Algunos músicos, hoy, consideran sus instrumentos casi como seres vivos, de los que toman un particular cuidado. Se refieren al grito, al llanto de una guitarra (eléctrica), por ejemplo, lo que denota (quizá involuntariamente) esta antropomorfización del instrumento -dotado de deseos y sentimientos. La equiparación formal entre un violoncelo o una guitarra y la forma de una mujer también contribuye a esta visión del instrumento como un cuerpo dotado de voz.

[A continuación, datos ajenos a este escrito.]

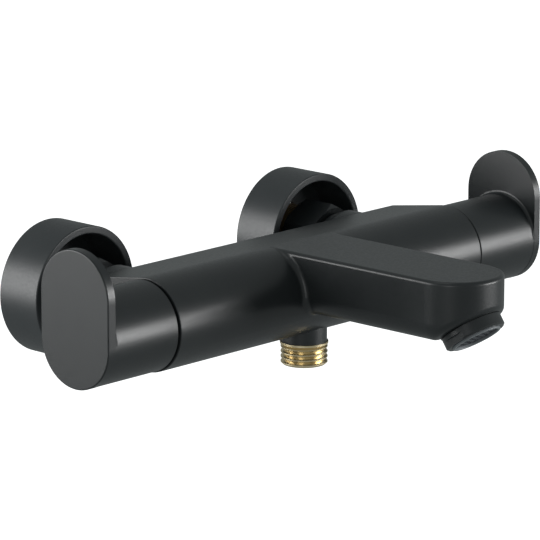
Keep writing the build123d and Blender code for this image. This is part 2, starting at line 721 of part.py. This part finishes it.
overtravel_spring = coil(61.7, 7.0, 1.2, 5.5, 3)
keep(overtravel_spring, "thermostat_overtravel_spring")

with BuildPart() as wax_element:
    body_ring(COLD, 42, 60.8, WAX_R)
    body_ring(COLD, 60.8, 67.8, 1.8)
    fillet(wax_element.faces().sort_by(Axis.X)[0].edges(), 2)
keep(wax_element, "wax_element")

with BuildPart() as shuttle:
    body_ring(COLD, *SHUTTLE, 10.6, 8.6)
    body_ring(COLD, 54, 56, 10, WAX_R + 0.05)
    for angle in range(0, 360, 60):
        spoke = radians(angle)
        drill((54, AXIS_Y + 6.9 * cos(spoke), 6.9 * sin(spoke)), (1, 0, 0), 1.4, 2)
keep(shuttle, "thermostat_shuttle")

return_spring = coil(34.6, 9.0, 1.5, 13.2, 5)
keep(return_spring, "thermostat_return_spring")
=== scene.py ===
"""Wall mounted bath faucet: finishes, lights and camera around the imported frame."""

import bmesh
import bpy
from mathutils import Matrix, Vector


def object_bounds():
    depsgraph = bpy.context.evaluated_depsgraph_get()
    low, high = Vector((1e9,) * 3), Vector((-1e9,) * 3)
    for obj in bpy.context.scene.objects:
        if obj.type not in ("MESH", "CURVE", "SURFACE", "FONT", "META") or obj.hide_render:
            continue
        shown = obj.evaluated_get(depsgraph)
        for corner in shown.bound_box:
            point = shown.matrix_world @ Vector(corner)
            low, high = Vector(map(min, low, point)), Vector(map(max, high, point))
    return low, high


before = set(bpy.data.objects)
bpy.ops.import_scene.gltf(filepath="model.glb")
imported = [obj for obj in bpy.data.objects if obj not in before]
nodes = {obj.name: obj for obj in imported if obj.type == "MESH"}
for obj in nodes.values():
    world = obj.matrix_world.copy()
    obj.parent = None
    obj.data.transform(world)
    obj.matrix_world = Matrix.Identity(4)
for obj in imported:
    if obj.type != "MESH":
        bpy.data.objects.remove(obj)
cad_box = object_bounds()


# Body casting with its spout: one brass casting with a matt black coating baked on.
# The coating has a very fine orange peel, a faint cloudiness and an uneven gloss.
# Most of a noise lies between these two values.
NOISE_LOW, NOISE_HIGH = 0.3, 0.7


def principled(name, base, rough, metallic=0.0):
    """A new material with its shader's constants set, and the parts that a finish is built on."""
    mat = bpy.data.materials.new(name)
    mat.use_nodes = True
    tree = mat.node_tree
    shader = tree.nodes["Principled BSDF"]
    shader.inputs["Base Color"].default_value = (*base, 1)
    shader.inputs["Roughness"].default_value = rough
    shader.inputs["Metallic"].default_value = metallic
    coords = tree.nodes.new("ShaderNodeTexCoord").outputs["Object"]
    return mat, tree, shader, coords


def grain(tree, coords, scale, stretch=(1, 1, 1), detail=3.0):
    """Noise on object coordinates, with a stretch along each axis."""
    mapping = tree.nodes.new("ShaderNodeMapping")
    mapping.inputs["Scale"].default_value = stretch
    noise = tree.nodes.new("ShaderNodeTexNoise")
    noise.inputs["Scale"].default_value = scale
    noise.inputs["Detail"].default_value = detail
    tree.links.new(coords, mapping.inputs["Vector"])
    tree.links.new(mapping.outputs["Vector"], noise.inputs["Vector"])
    return noise.outputs["Fac"]


def spread(tree, factor, low, high):
    """Maps the middle of a noise, where most of it lies, onto a range of numbers."""
    span = tree.nodes.new("ShaderNodeMapRange")
    span.inputs["From Min"].default_value = NOISE_LOW
    span.inputs["From Max"].default_value = NOISE_HIGH
    span.inputs["To Min"].default_value = low
    span.inputs["To Max"].default_value = high
    tree.links.new(factor, span.inputs["Value"])
    return span.outputs["Result"]


def tint(tree, shader, factor, dark, light):
    """Colours the shader between two tones by a factor."""
    ramp = tree.nodes.new("ShaderNodeValToRGB")
    ramp.color_ramp.elements[0].position = NOISE_LOW
    ramp.color_ramp.elements[0].color = (*dark, 1)
    ramp.color_ramp.elements[1].position = NOISE_HIGH
    ramp.color_ramp.elements[1].color = (*light, 1)
    tree.links.new(factor, ramp.inputs["Fac"])
    tree.links.new(ramp.outputs["Color"], shader.inputs["Base Color"])


def rough_bump(tree, shader, height, strength, distance):
    """Raises the surface by a height pattern."""
    bump = tree.nodes.new("ShaderNodeBump")
    bump.inputs["Strength"].default_value = strength
    bump.inputs["Distance"].default_value = distance
    tree.links.new(height, bump.inputs["Height"])
    tree.links.new(bump.outputs["Normal"], shader.inputs["Normal"])


def black_coating(name, dark, light, smooth, matt):
    """Baked matt black coating."""
    mat, tree, shader, coords = principled(name, light, matt)
    shader.inputs["Specular IOR Level"].default_value = 0.5
    cloud = grain(tree, coords, 60, detail=4)
    tint(tree, shader, cloud, dark, light)
    fine = grain(tree, coords, 900, detail=2)
    tree.links.new(spread(tree, fine, smooth, matt), shader.inputs["Roughness"])
    rough_bump(tree, shader, grain(tree, coords, 2600, detail=2), 0.12, 0.00006)
    return mat


def finish(mat, *names):
    """Gives a material to CAD nodes."""
    for name in names:
        for place in nodes[name].material_slots:
            place.material = mat


COAT_DARK = (0.012, 0.0145, 0.0155)
COAT_LIGHT = (0.015, 0.0178, 0.0187)
coat = black_coating("black_coat", COAT_DARK, COAT_LIGHT, 0.31, 0.38)
finish(coat, "body")


# Aerator: a black collar with flats for a spanner, a light grey plastic insert and,
# behind it, a stainless mesh that breaks up the jet, on a rubber seal.
finish(coat, "aerator_housing")


def moulded(name, dark, light, rough):
    """Moulded plastic with a faint mottle."""
    mat, tree, shader, coords = principled(name, light, rough)
    tint(tree, shader, grain(tree, coords, 140), dark, light)
    rough_bump(tree, shader, grain(tree, coords, 1800, detail=2), 0.1, 0.00005)
    return mat


def brushed(name, dark, light, rough, stretch):
    """Drawn or turned metal, with fine lines where the stretch differs between axes."""
    mat, tree, shader, coords = principled(name, light, rough, metallic=1.0)
    lines = grain(tree, coords, 700, stretch, detail=4)
    tint(tree, shader, lines, dark, light)
    tree.links.new(spread(tree, lines, rough - 0.06, rough + 0.1), shader.inputs["Roughness"])
    rough_bump(tree, shader, lines, 0.15, 0.00003)
    return mat


grey_plastic = moulded("grey_plastic", (0.14, 0.155, 0.165), (0.19, 0.205, 0.215), 0.4)
stainless = brushed("stainless", (0.45, 0.45, 0.45), (0.62, 0.62, 0.61), 0.3, (1, 1, 1))
# The mesh is a dark bluish grey, far darker than bare stainless: painted shade for its place deep in the
# aerator.
mesh_steel_painted_shade = brushed("mesh_steel_painted_shade", (0.05, 0.055, 0.065), (0.12, 0.13, 0.15), 0.42, (1, 1, 1))
rubber = moulded("rubber", (0.012, 0.012, 0.012), (0.02, 0.02, 0.02), 0.7)
finish(grey_plastic, "aerator_insert")
finish(mesh_steel_painted_shade, "aerator_mesh")
finish(rubber, "aerator_seal")


# Shower outlet: a turned brass nipple screwed up into the body, sealed by an O-ring,
# with its thread left bare for the hose.
brass = brushed("brass", (0.66, 0.53, 0.30), (0.86, 0.74, 0.50), 0.26, (0.15, 0.15, 3.0))
white_plastic = moulded("white_plastic", (0.66, 0.66, 0.63), (0.76, 0.76, 0.74), 0.4)
finish(brass, "shower_outlet")
finish(rubber, "outlet_oring")
finish(white_plastic, "outlet_check_cage", "outlet_check_poppet")


# Inlets: a brass tail in each boss with a black hexagonal union nut, a seal with a
# strainer, and a straight brass union into the wall with a non-return valve inside.
turned_brass = brushed("turned_brass", (0.40, 0.26, 0.11), (0.58, 0.41, 0.20), 0.32, (0.15, 3.0, 0.15))
for side in ("hot", "cold"):
    finish(turned_brass, f"{side}_inlet_tail", f"{side}_wall_union")
    finish(rubber, f"{side}_strainer_seal", f"{side}_rosette_oring")
    finish(white_plastic, f"{side}_check_cage", f"{side}_check_poppet")
nut_coat = black_coating("nut_coat", COAT_DARK, COAT_LIGHT, 0.28, 0.36)
finish(nut_coat, "hot_union_nut", "cold_union_nut")


# Rosettes: deep cups of drawn steel, coated black, that slide on the unions and hide
# the holes in the tiles.
# The rosettes' coat is a lighter black than the body's: painted light that lifts the shaded inside of the
# cups.
rosette_coat_painted_light = black_coating("rosette_coat_painted_light", (0.024, 0.028, 0.030), (0.029, 0.033, 0.035), 0.36, 0.44)
finish(rosette_coat_painted_light, "hot_rosette", "cold_rosette")


# Handles: at each end a hollow knob and its upright plate, cast in one, coated black.
# A plastic adapter, a screw and a grub screw from below fix each to its spindle.
handle_coat = black_coating("handle_coat", COAT_DARK, COAT_LIGHT, 0.31, 0.38)
black_plastic = moulded("black_plastic", (0.018, 0.018, 0.018), (0.03, 0.03, 0.03), 0.5)
for control in ("flow", "temperature"):
    finish(handle_coat, f"{control}_handle")
    finish(black_plastic, f"{control}_adapter", f"{control}_stop_ring")
    finish(stainless, f"{control}_adapter_screw", f"{control}_grub_screw")
    finish(turned_brass, f"{control}_retaining_nut")


# Cartridges: the flow and diverter discs at the hot end, the thermostat at the cold
# end, each in its housing with O-rings.
ceramic = moulded("ceramic", (0.78, 0.77, 0.73), (0.84, 0.83, 0.80), 0.12)
copper = brushed("copper", (0.45, 0.20, 0.11), (0.62, 0.30, 0.18), 0.3, (3.0, 0.15, 0.15))
finish(turned_brass, "flow_cartridge_housing", "flow_spindle", "thermostat_spindle", "thermostat_push_nut")
finish(rubber, "flow_cartridge_orings", "flow_base_seal", "thermostat_orings")
finish(ceramic, "flow_fixed_disc", "flow_moving_disc")
finish(black_plastic, "thermostat_housing")
finish(white_plastic, "thermostat_shuttle")
finish(copper, "wax_element")
finish(stainless, "thermostat_overtravel_spring", "thermostat_return_spring")


# Studio: a pale floor well below the faucet that glows, and that reflections and bounced
# light leave out, with four soft panels and an even pale surround.
FLOOR_DROP = 0.5
FLOOR_SIZE = 30
FLOOR_GLOW = 0.9
SURROUND_COLOUR = (0.93, 1, 1, 1)
SURROUND_STRENGTH = 0.3
low, high = Vector(cad_box[0]), Vector(cad_box[1])
floor_mesh = bpy.data.meshes.new("floor")
shape = bmesh.new()
bmesh.ops.create_grid(shape, x_segments=1, y_segments=1, size=FLOOR_SIZE)
bmesh.ops.translate(shape, verts=shape.verts, vec=(0, 0, low.z - FLOOR_DROP))
shape.to_mesh(floor_mesh)
shape.free()
floor = bpy.data.objects.new("floor", floor_mesh)
bpy.context.collection.objects.link(floor)
floor_mat, _, floor_shader, _ = principled("pale_floor", (0.9, 0.9, 0.9), 0.9)
floor_shader.inputs["Emission Color"].default_value = (1, 1, 1, 1)
floor_shader.inputs["Emission Strength"].default_value = FLOOR_GLOW
floor_mesh.materials.append(floor_mat)
floor.visible_diffuse = False
floor.visible_glossy = False

world = bpy.data.worlds.new("surround")
world.use_nodes = True
world.node_tree.nodes["Background"].inputs["Color"].default_value = SURROUND_COLOUR
world.node_tree.nodes["Background"].inputs["Strength"].default_value = SURROUND_STRENGTH
bpy.context.scene.world = world

middle = (low + high) / 2


def panel(name, place, width, height, power):
    """A soft light panel that faces the faucet."""
    data = bpy.data.lights.new(name, "AREA")
    data.shape = "RECTANGLE"
    data.size, data.size_y = width, height
    data.energy = power
    lamp = bpy.data.objects.new(name, data)
    lamp.location = place
    lamp.rotation_euler = (middle - lamp.location).to_track_quat("-Z", "Y").to_euler()
    bpy.context.collection.objects.link(lamp)


panel("left", Vector((-1.5, 1.3, 0.3)), 1.5, 1.2, 34)
panel("front", Vector((1.1, -1.5, 0.12)), 1.1, 0.6, 22)
panel("near", Vector((-1.7, -0.9, 0.2)), 0.6, 0.6, 3)
panel("top", Vector((-0.2, 0.3, 1.8)), 1.6, 0.5, 2)

# Camera: a long lens, from the left and a little above.
SENSOR_WIDTH = 36
LENS = 271.9
CAMERA_PLACE = Vector((-1.2877, -1.2691, 0.4234))
CAMERA_AIM = Vector((-0.00864, -0.0714, 0.00677))
camera_data = bpy.data.cameras.new("camera")
camera_data.sensor_width = SENSOR_WIDTH
camera_data.lens = LENS
camera = bpy.data.objects.new("camera", camera_data)
camera.location = CAMERA_PLACE
sight = CAMERA_AIM - CAMERA_PLACE
camera.rotation_euler = sight.to_track_quat("-Z", "Y").to_euler()
bpy.context.collection.objects.link(camera)
bpy.context.scene.camera = camera
bpy.context.scene.view_settings.view_transform = "Standard"
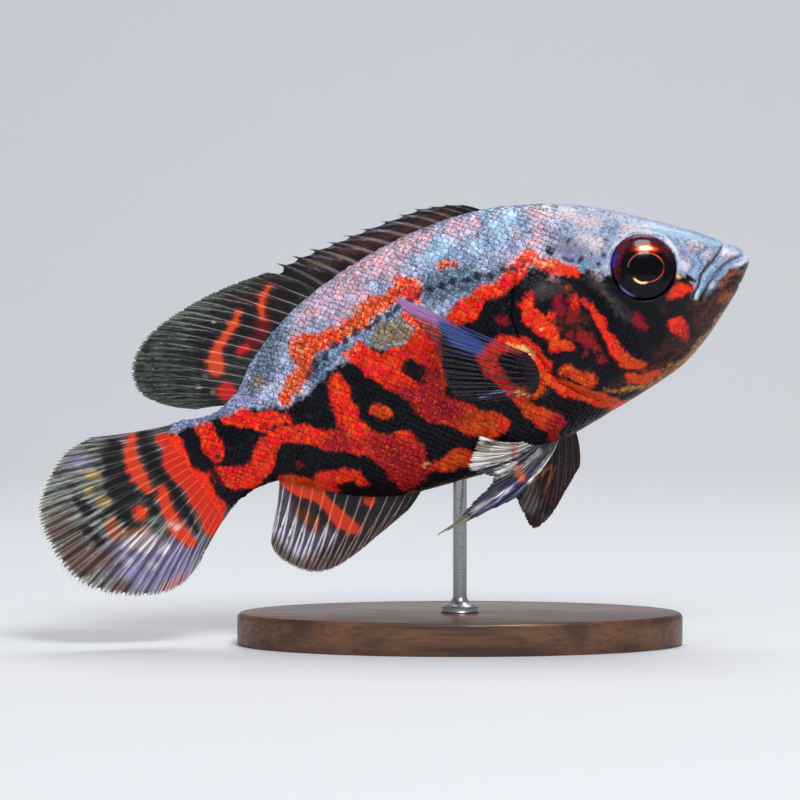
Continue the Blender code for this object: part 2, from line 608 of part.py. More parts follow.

Estas imágenes no existían en Mesopotamia, porque los instrumentos musicales no eran como seres vivos, sino que lo eran de verdad. Los músicos no se consideraban los creadores o los intérpretes de una obra, sino que pasaban a un discreto segundo lugar, dirigiendo los focos hacia el instrumento, presentado como el verdadero autor de una composición.
Estas consideraciones sobre la potencia y la efectividad de un instrumento también se aplicaban a otras disciplinas artísticas. El escultor no realizaba ni animaba una estatua, sino que eran los útiles de talla los que daban forma, los que creaban una estatua, que un segundo instrumento, un cuchillo, animaba cuando se le pasaba por la boca, abriéndola, a fin de permitir que la estatua respirara, cobrara vida. El artista solo era el "instrumento" con el que la propia divinidad transfería sus deseos al instrumento -que en este caso era un sujeto que componía al dictado del cielo, y no un objeto- que labraba una efigie en la que el espíritu divino podía cobijarse cuando descendía a la tierra.